SessionProgramTuner.metrics

A list of metrics to compute in each error_report.

Initializing a SessionProgramTuner#

User-defined subclasses of SessionProgramTuner can be instantiated with the automatically-generated Builder. Each parameter can be specified with a fixed value or with Tunable, to measure error for different values of this parameter.

`SessionProgramTuner.Builder`()	The builder for a specific subclass of SessionProgramTuner.
`Tunable`(name)	Named placeholder for a single input to a `SessionProgramTuner.Builder`.

Inspecting a SessionProgramTuner#

Methods to get information about an instance of SessionProgramTuner.
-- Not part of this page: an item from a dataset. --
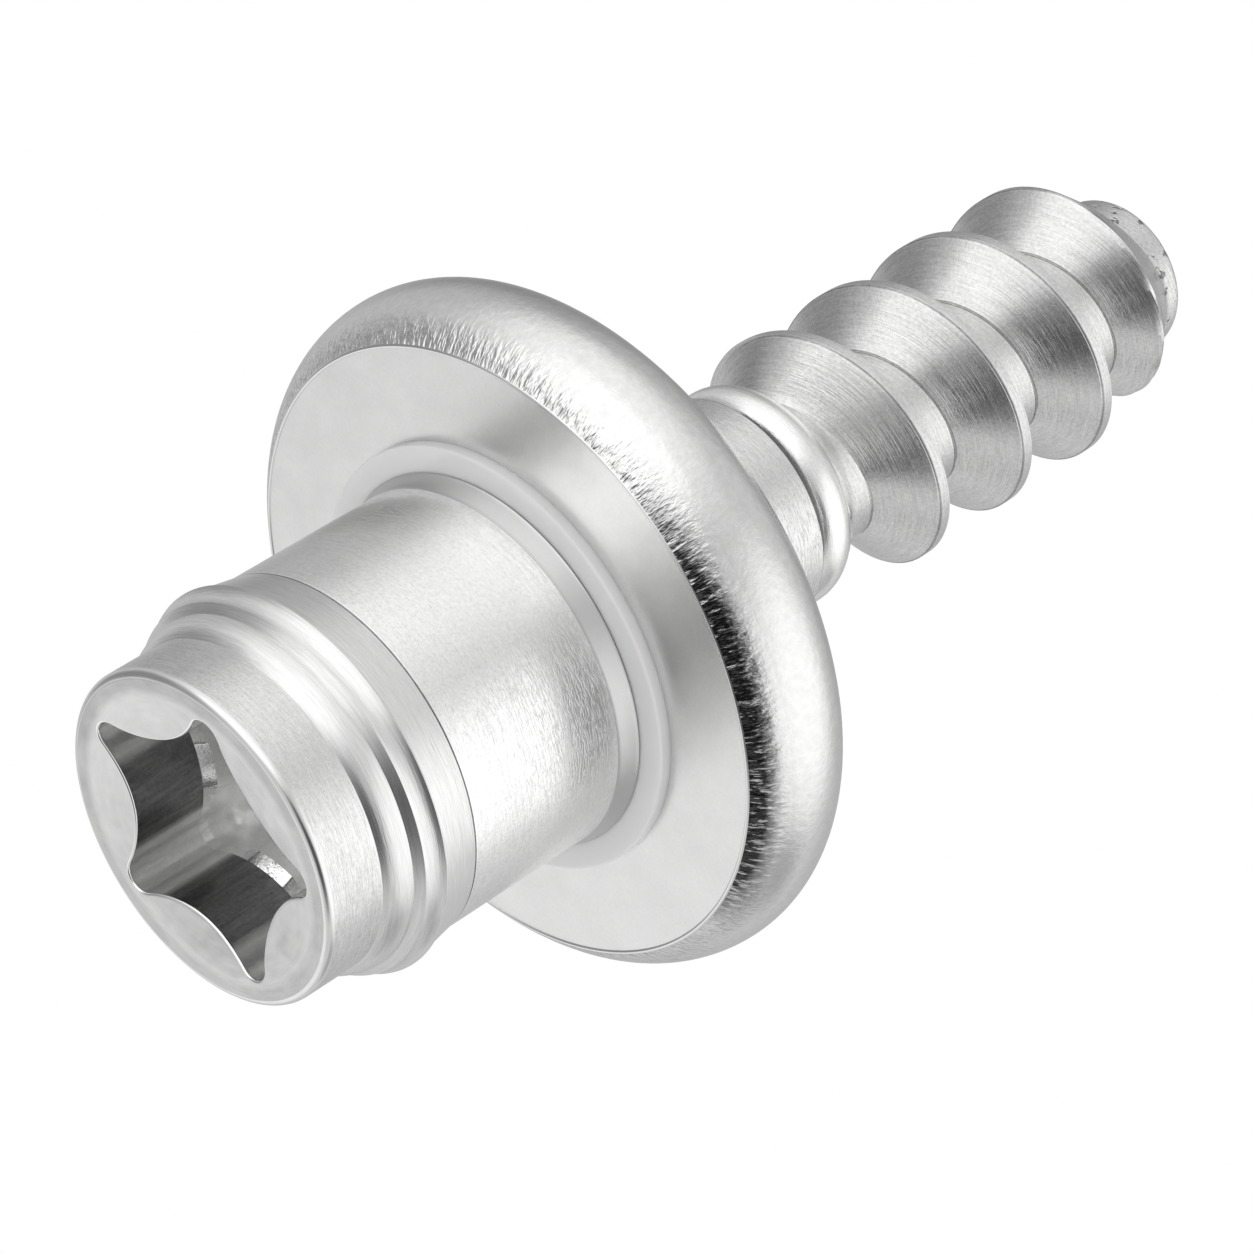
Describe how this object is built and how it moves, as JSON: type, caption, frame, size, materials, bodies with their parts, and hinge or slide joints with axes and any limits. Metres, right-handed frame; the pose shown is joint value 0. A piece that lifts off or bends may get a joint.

`SessionProgramTuner.program`	A subclass of `SessionProgram` to be tuned.
`SessionProgramTuner.get_baselines`()	Return all baselines defined in the class.
`SessionProgramTuner.tunables`	Returns a list of tunable inputs associated with this tuner.
`SessionProgramTuner.get_concrete_program`()	Returns the program.

Using a SessionProgramTuner#

Methods to use a SessionProgramTuner to compute outputs and generate error reports, and related classes.

`NamedValue`(value, name)	A parameter value associated with a human-readable name.
`SessionProgramTuner.run`([tunable_values])	Computes all outputs for a single run.
`SessionProgramTuner.error_report`([spec])	Computes a single error report.
`SessionProgramTuner.multi_error_report`(...)	Runs an error report for each set of values for the `Tunable`s.

`RunOutputs`	The results of a single run of the DP program and the baselines.
`ProtectedInput`	A protected input that was used for an `ErrorReport`.
`UnprotectedInput`	An unprotected input that was used for an `ErrorReport`.
`ErrorReport`	Output of a single error report run.
`MultiErrorReport`	Output of an error report run across multiple input combinations.

NoPrivacySession#

To compute baselines, the SessionProgramTuner relies on the NoPrivacySession, a class with the same interface as a Session, but which can run queries without any privacy guarantees. Users should generally not use the NoPrivacySession directly.

NoPrivacySession

Session-like class to evaluate queries without privacy guarantees.